**WRITTEN PROBLEM**
Copy each line exactly.

---------------

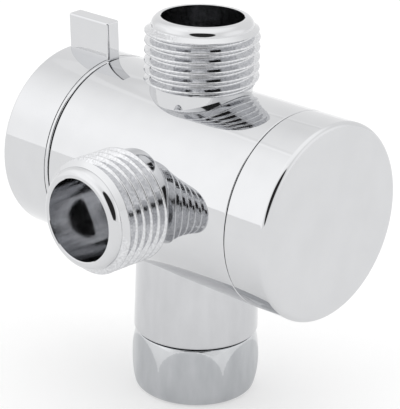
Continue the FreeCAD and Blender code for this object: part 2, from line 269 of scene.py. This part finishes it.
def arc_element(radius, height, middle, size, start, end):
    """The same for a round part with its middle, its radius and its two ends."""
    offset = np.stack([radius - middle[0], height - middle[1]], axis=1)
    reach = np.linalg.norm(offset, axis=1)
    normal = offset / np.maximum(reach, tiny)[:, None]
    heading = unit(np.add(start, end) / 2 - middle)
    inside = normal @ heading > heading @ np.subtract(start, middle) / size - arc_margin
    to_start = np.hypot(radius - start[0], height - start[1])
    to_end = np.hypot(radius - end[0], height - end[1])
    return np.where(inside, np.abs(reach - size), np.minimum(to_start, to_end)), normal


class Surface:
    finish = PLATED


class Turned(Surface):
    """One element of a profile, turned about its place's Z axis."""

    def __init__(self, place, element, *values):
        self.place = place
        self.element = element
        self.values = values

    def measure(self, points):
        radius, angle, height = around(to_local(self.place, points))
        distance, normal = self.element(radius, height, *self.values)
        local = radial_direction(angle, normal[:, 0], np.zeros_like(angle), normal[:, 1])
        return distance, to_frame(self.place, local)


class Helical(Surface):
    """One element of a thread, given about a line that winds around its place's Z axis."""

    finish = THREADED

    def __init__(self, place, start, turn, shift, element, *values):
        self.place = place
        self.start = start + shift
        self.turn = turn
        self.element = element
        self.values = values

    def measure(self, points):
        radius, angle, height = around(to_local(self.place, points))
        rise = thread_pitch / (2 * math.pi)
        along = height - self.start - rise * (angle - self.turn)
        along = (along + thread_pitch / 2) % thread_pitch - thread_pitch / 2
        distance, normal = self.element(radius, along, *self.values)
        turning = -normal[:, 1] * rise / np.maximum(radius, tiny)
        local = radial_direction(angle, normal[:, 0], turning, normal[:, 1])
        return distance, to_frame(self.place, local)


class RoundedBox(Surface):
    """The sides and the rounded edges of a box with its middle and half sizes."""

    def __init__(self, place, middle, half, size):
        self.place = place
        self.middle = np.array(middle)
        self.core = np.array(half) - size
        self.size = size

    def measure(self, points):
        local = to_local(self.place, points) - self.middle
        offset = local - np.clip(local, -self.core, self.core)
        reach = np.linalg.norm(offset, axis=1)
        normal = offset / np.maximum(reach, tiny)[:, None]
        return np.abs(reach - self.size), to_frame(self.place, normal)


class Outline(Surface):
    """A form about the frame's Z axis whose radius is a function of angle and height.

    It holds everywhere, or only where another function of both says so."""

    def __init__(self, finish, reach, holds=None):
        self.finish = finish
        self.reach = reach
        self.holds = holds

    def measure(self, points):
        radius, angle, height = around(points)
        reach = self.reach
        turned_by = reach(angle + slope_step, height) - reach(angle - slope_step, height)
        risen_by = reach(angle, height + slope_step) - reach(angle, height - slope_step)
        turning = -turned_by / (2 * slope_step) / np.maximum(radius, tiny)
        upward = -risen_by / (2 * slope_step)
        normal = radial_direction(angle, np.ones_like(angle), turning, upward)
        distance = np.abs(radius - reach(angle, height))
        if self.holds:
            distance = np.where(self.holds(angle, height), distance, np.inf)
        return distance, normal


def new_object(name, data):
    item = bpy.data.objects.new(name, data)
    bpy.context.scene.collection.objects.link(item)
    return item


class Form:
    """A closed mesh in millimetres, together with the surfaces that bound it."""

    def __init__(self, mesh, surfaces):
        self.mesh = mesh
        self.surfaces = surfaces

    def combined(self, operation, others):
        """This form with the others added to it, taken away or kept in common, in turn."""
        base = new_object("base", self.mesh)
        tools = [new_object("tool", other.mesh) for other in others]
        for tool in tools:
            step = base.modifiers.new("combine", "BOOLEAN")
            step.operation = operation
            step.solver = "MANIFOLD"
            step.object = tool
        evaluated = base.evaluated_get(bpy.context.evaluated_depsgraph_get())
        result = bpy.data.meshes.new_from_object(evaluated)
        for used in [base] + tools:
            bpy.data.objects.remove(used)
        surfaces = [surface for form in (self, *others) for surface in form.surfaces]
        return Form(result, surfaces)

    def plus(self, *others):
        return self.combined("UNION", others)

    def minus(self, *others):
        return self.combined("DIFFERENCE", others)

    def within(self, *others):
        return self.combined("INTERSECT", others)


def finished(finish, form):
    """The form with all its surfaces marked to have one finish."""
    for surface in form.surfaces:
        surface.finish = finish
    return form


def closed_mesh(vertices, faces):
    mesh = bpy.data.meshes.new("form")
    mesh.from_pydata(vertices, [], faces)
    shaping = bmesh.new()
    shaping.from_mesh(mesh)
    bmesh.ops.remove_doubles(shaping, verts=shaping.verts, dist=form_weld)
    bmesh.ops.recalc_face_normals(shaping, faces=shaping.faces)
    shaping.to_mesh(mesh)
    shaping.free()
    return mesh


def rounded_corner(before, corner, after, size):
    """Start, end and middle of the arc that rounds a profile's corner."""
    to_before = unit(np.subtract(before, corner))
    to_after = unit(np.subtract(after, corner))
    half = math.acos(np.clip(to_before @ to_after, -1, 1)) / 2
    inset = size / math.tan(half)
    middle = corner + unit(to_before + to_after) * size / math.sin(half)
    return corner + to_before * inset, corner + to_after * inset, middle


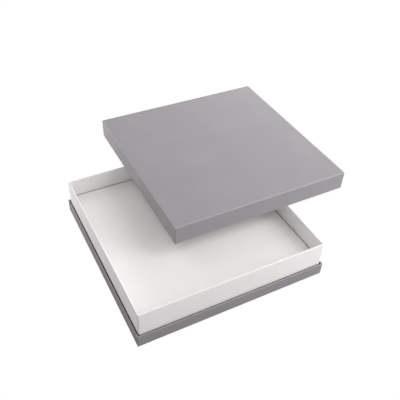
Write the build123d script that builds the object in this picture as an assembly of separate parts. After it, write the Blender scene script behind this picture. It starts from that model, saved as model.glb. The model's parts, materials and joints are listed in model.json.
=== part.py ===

---------------

**FINAL RESULT**
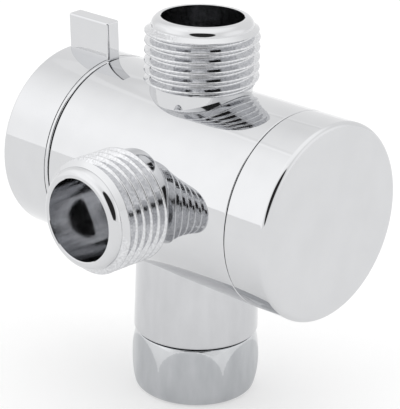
Continue the FreeCAD and Blender code for this object: part 2, from line 269 of scene.py. This part finishes it.
def arc_element(radius, height, middle, size, start, end):
    """The same for a round part with its middle, its radius and its two ends."""
    offset = np.stack([radius - middle[0], height - middle[1]], axis=1)
    reach = np.linalg.norm(offset, axis=1)
    normal = offset / np.maximum(reach, tiny)[:, None]
    heading = unit(np.add(start, end) / 2 - middle)
    inside = normal @ heading > heading @ np.subtract(start, middle) / size - arc_margin
    to_start = np.hypot(radius - start[0], height - start[1])
    to_end = np.hypot(radius - end[0], height - end[1])
    return np.where(inside, np.abs(reach - size), np.minimum(to_start, to_end)), normal


class Surface:
    finish = PLATED


class Turned(Surface):
    """One element of a profile, turned about its place's Z axis."""

    def __init__(self, place, element, *values):
        self.place = place
        self.element = element
        self.values = values

    def measure(self, points):
        radius, angle, height = around(to_local(self.place, points))
        distance, normal = self.element(radius, height, *self.values)
        local = radial_direction(angle, normal[:, 0], np.zeros_like(angle), normal[:, 1])
        return distance, to_frame(self.place, local)


class Helical(Surface):
    """One element of a thread, given about a line that winds around its place's Z axis."""

    finish = THREADED

    def __init__(self, place, start, turn, shift, element, *values):
        self.place = place
        self.start = start + shift
        self.turn = turn
        self.element = element
        self.values = values

    def measure(self, points):
        radius, angle, height = around(to_local(self.place, points))
        rise = thread_pitch / (2 * math.pi)
        along = height - self.start - rise * (angle - self.turn)
        along = (along + thread_pitch / 2) % thread_pitch - thread_pitch / 2
        distance, normal = self.element(radius, along, *self.values)
        turning = -normal[:, 1] * rise / np.maximum(radius, tiny)
        local = radial_direction(angle, normal[:, 0], turning, normal[:, 1])
        return distance, to_frame(self.place, local)


class RoundedBox(Surface):
    """The sides and the rounded edges of a box with its middle and half sizes."""

    def __init__(self, place, middle, half, size):
        self.place = place
        self.middle = np.array(middle)
        self.core = np.array(half) - size
        self.size = size

    def measure(self, points):
        local = to_local(self.place, points) - self.middle
        offset = local - np.clip(local, -self.core, self.core)
        reach = np.linalg.norm(offset, axis=1)
        normal = offset / np.maximum(reach, tiny)[:, None]
        return np.abs(reach - self.size), to_frame(self.place, normal)


class Outline(Surface):
    """A form about the frame's Z axis whose radius is a function of angle and height.

    It holds everywhere, or only where another function of both says so."""

    def __init__(self, finish, reach, holds=None):
        self.finish = finish
        self.reach = reach
        self.holds = holds

    def measure(self, points):
        radius, angle, height = around(points)
        reach = self.reach
        turned_by = reach(angle + slope_step, height) - reach(angle - slope_step, height)
        risen_by = reach(angle, height + slope_step) - reach(angle, height - slope_step)
        turning = -turned_by / (2 * slope_step) / np.maximum(radius, tiny)
        upward = -risen_by / (2 * slope_step)
        normal = radial_direction(angle, np.ones_like(angle), turning, upward)
        distance = np.abs(radius - reach(angle, height))
        if self.holds:
            distance = np.where(self.holds(angle, height), distance, np.inf)
        return distance, normal


def new_object(name, data):
    item = bpy.data.objects.new(name, data)
    bpy.context.scene.collection.objects.link(item)
    return item


class Form:
    """A closed mesh in millimetres, together with the surfaces that bound it."""

    def __init__(self, mesh, surfaces):
        self.mesh = mesh
        self.surfaces = surfaces

    def combined(self, operation, others):
        """This form with the others added to it, taken away or kept in common, in turn."""
        base = new_object("base", self.mesh)
        tools = [new_object("tool", other.mesh) for other in others]
        for tool in tools:
            step = base.modifiers.new("combine", "BOOLEAN")
            step.operation = operation
            step.solver = "MANIFOLD"
            step.object = tool
        evaluated = base.evaluated_get(bpy.context.evaluated_depsgraph_get())
        result = bpy.data.meshes.new_from_object(evaluated)
        for used in [base] + tools:
            bpy.data.objects.remove(used)
        surfaces = [surface for form in (self, *others) for surface in form.surfaces]
        return Form(result, surfaces)

    def plus(self, *others):
        return self.combined("UNION", others)

    def minus(self, *others):
        return self.combined("DIFFERENCE", others)

    def within(self, *others):
        return self.combined("INTERSECT", others)


def finished(finish, form):
    """The form with all its surfaces marked to have one finish."""
    for surface in form.surfaces:
        surface.finish = finish
    return form


def closed_mesh(vertices, faces):
    mesh = bpy.data.meshes.new("form")
    mesh.from_pydata(vertices, [], faces)
    shaping = bmesh.new()
    shaping.from_mesh(mesh)
    bmesh.ops.remove_doubles(shaping, verts=shaping.verts, dist=form_weld)
    bmesh.ops.recalc_face_normals(shaping, faces=shaping.faces)
    shaping.to_mesh(mesh)
    shaping.free()
    return mesh


def rounded_corner(before, corner, after, size):
    """Start, end and middle of the arc that rounds a profile's corner."""
    to_before = unit(np.subtract(before, corner))
    to_after = unit(np.subtract(after, corner))
    half = math.acos(np.clip(to_before @ to_after, -1, 1)) / 2
    inset = size / math.tan(half)
    middle = corner + unit(to_before + to_after) * size / math.sin(half)
    return corner + to_before * inset, corner + to_after * inset, middle


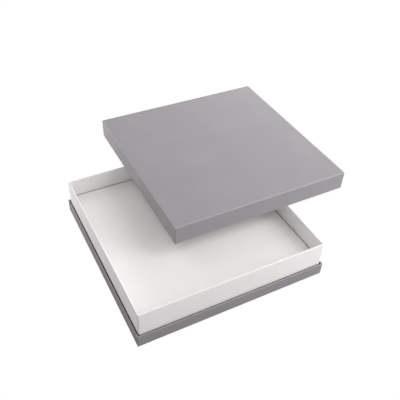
Write the build123d script that builds the object in this picture as an assembly of separate parts. After it, write the Blender scene script behind this picture. It starts from that model, saved as model.glb. The model's parts, materials and joints are listed in model.json.
=== part.py ===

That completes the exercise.